▶ MATERIAL PROVIDED:
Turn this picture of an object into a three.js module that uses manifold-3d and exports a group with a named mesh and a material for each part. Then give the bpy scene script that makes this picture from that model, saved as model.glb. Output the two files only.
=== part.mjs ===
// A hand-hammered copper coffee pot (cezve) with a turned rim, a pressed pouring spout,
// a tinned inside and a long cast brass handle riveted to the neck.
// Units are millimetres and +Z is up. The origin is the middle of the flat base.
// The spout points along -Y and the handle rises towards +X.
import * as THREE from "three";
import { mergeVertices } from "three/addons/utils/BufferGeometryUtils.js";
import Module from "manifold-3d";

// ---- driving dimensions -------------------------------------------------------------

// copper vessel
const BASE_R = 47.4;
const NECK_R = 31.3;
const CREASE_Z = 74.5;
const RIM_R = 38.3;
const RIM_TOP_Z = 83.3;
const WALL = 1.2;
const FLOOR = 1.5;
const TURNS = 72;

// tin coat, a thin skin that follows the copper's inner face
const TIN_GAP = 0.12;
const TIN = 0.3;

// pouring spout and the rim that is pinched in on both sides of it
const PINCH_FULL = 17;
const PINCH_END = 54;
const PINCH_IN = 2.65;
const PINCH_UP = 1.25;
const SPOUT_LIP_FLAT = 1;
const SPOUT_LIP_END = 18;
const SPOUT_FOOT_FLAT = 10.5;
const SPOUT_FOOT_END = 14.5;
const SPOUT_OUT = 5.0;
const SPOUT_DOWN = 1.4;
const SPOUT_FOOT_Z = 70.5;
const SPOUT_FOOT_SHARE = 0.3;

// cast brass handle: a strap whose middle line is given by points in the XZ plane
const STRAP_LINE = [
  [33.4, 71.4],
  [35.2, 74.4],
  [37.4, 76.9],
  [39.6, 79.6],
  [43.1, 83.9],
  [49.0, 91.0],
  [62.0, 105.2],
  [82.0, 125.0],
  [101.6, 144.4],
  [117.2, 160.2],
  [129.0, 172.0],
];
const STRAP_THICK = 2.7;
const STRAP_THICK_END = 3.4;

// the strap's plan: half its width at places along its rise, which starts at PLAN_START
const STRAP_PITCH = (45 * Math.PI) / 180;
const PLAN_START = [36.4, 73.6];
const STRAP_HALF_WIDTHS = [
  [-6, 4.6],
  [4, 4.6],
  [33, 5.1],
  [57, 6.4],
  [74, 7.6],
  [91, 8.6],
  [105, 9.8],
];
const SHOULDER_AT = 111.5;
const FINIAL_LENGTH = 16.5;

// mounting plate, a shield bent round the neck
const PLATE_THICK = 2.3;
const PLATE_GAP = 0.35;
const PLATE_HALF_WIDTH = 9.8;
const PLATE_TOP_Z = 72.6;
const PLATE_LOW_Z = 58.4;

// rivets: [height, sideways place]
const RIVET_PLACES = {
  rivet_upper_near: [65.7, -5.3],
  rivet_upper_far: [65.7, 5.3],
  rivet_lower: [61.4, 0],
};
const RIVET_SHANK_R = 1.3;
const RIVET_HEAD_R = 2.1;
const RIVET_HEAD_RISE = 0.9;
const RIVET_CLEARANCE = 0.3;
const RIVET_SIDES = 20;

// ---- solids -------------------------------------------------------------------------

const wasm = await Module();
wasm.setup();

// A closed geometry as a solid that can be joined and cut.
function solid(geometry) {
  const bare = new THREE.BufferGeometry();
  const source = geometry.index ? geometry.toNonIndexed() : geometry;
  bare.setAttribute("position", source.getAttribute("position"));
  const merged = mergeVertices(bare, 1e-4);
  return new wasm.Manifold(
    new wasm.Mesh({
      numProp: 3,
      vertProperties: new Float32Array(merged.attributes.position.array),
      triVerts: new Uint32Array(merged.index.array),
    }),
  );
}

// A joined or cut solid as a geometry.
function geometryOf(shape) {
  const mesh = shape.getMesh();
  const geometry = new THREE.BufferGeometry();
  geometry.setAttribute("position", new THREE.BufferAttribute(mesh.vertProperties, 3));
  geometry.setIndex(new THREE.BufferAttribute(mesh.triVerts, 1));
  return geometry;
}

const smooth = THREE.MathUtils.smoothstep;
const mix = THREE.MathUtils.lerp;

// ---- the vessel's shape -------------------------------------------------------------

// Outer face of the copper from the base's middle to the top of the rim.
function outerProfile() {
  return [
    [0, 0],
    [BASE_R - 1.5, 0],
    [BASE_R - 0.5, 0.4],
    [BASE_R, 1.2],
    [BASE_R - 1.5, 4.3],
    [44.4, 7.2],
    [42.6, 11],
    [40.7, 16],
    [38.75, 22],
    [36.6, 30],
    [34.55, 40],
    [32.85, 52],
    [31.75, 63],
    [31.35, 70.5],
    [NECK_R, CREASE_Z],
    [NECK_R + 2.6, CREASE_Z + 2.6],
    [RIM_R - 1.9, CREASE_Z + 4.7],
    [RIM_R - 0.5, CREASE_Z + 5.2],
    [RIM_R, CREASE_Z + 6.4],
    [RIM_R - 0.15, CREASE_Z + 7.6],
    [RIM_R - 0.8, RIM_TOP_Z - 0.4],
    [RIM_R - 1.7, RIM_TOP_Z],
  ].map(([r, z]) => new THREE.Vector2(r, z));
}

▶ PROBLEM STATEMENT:
Your task is to repeat every line exactly.

▶ THE OUTPUT:
Turn this picture of an object into a three.js module that uses manifold-3d and exports a group with a named mesh and a material for each part. Then give the bpy scene script that makes this picture from that model, saved as model.glb. Output the two files only.
=== part.mjs ===
// A hand-hammered copper coffee pot (cezve) with a turned rim, a pressed pouring spout,
// a tinned inside and a long cast brass handle riveted to the neck.
// Units are millimetres and +Z is up. The origin is the middle of the flat base.
// The spout points along -Y and the handle rises towards +X.
import * as THREE from "three";
import { mergeVertices } from "three/addons/utils/BufferGeometryUtils.js";
import Module from "manifold-3d";

// ---- driving dimensions -------------------------------------------------------------

// copper vessel
const BASE_R = 47.4;
const NECK_R = 31.3;
const CREASE_Z = 74.5;
const RIM_R = 38.3;
const RIM_TOP_Z = 83.3;
const WALL = 1.2;
const FLOOR = 1.5;
const TURNS = 72;

// tin coat, a thin skin that follows the copper's inner face
const TIN_GAP = 0.12;
const TIN = 0.3;

// pouring spout and the rim that is pinched in on both sides of it
const PINCH_FULL = 17;
const PINCH_END = 54;
const PINCH_IN = 2.65;
const PINCH_UP = 1.25;
const SPOUT_LIP_FLAT = 1;
const SPOUT_LIP_END = 18;
const SPOUT_FOOT_FLAT = 10.5;
const SPOUT_FOOT_END = 14.5;
const SPOUT_OUT = 5.0;
const SPOUT_DOWN = 1.4;
const SPOUT_FOOT_Z = 70.5;
const SPOUT_FOOT_SHARE = 0.3;

// cast brass handle: a strap whose middle line is given by points in the XZ plane
const STRAP_LINE = [
  [33.4, 71.4],
  [35.2, 74.4],
  [37.4, 76.9],
  [39.6, 79.6],
  [43.1, 83.9],
  [49.0, 91.0],
  [62.0, 105.2],
  [82.0, 125.0],
  [101.6, 144.4],
  [117.2, 160.2],
  [129.0, 172.0],
];
const STRAP_THICK = 2.7;
const STRAP_THICK_END = 3.4;

// the strap's plan: half its width at places along its rise, which starts at PLAN_START
const STRAP_PITCH = (45 * Math.PI) / 180;
const PLAN_START = [36.4, 73.6];
const STRAP_HALF_WIDTHS = [
  [-6, 4.6],
  [4, 4.6],
  [33, 5.1],
  [57, 6.4],
  [74, 7.6],
  [91, 8.6],
  [105, 9.8],
];
const SHOULDER_AT = 111.5;
const FINIAL_LENGTH = 16.5;

// mounting plate, a shield bent round the neck
const PLATE_THICK = 2.3;
const PLATE_GAP = 0.35;
const PLATE_HALF_WIDTH = 9.8;
const PLATE_TOP_Z = 72.6;
const PLATE_LOW_Z = 58.4;

// rivets: [height, sideways place]
const RIVET_PLACES = {
  rivet_upper_near: [65.7, -5.3],
  rivet_upper_far: [65.7, 5.3],
  rivet_lower: [61.4, 0],
};
const RIVET_SHANK_R = 1.3;
const RIVET_HEAD_R = 2.1;
const RIVET_HEAD_RISE = 0.9;
const RIVET_CLEARANCE = 0.3;
const RIVET_SIDES = 20;

// ---- solids -------------------------------------------------------------------------

const wasm = await Module();
wasm.setup();

// A closed geometry as a solid that can be joined and cut.
function solid(geometry) {
  const bare = new THREE.BufferGeometry();
  const source = geometry.index ? geometry.toNonIndexed() : geometry;
  bare.setAttribute("position", source.getAttribute("position"));
  const merged = mergeVertices(bare, 1e-4);
  return new wasm.Manifold(
    new wasm.Mesh({
      numProp: 3,
      vertProperties: new Float32Array(merged.attributes.position.array),
      triVerts: new Uint32Array(merged.index.array),
    }),
  );
}

// A joined or cut solid as a geometry.
function geometryOf(shape) {
  const mesh = shape.getMesh();
  const geometry = new THREE.BufferGeometry();
  geometry.setAttribute("position", new THREE.BufferAttribute(mesh.vertProperties, 3));
  geometry.setIndex(new THREE.BufferAttribute(mesh.triVerts, 1));
  return geometry;
}

const smooth = THREE.MathUtils.smoothstep;
const mix = THREE.MathUtils.lerp;

// ---- the vessel's shape -------------------------------------------------------------

// Outer face of the copper from the base's middle to the top of the rim.
function outerProfile() {
  return [
    [0, 0],
    [BASE_R - 1.5, 0],
    [BASE_R - 0.5, 0.4],
    [BASE_R, 1.2],
    [BASE_R - 1.5, 4.3],
    [44.4, 7.2],
    [42.6, 11],
    [40.7, 16],
    [38.75, 22],
    [36.6, 30],
    [34.55, 40],
    [32.85, 52],
    [31.75, 63],
    [31.35, 70.5],
    [NECK_R, CREASE_Z],
    [NECK_R + 2.6, CREASE_Z + 2.6],
    [RIM_R - 1.9, CREASE_Z + 4.7],
    [RIM_R - 0.5, CREASE_Z + 5.2],
    [RIM_R, CREASE_Z + 6.4],
    [RIM_R - 0.15, CREASE_Z + 7.6],
    [RIM_R - 0.8, RIM_TOP_Z - 0.4],
    [RIM_R - 1.7, RIM_TOP_Z],
  ].map(([r, z]) => new THREE.Vector2(r, z));
}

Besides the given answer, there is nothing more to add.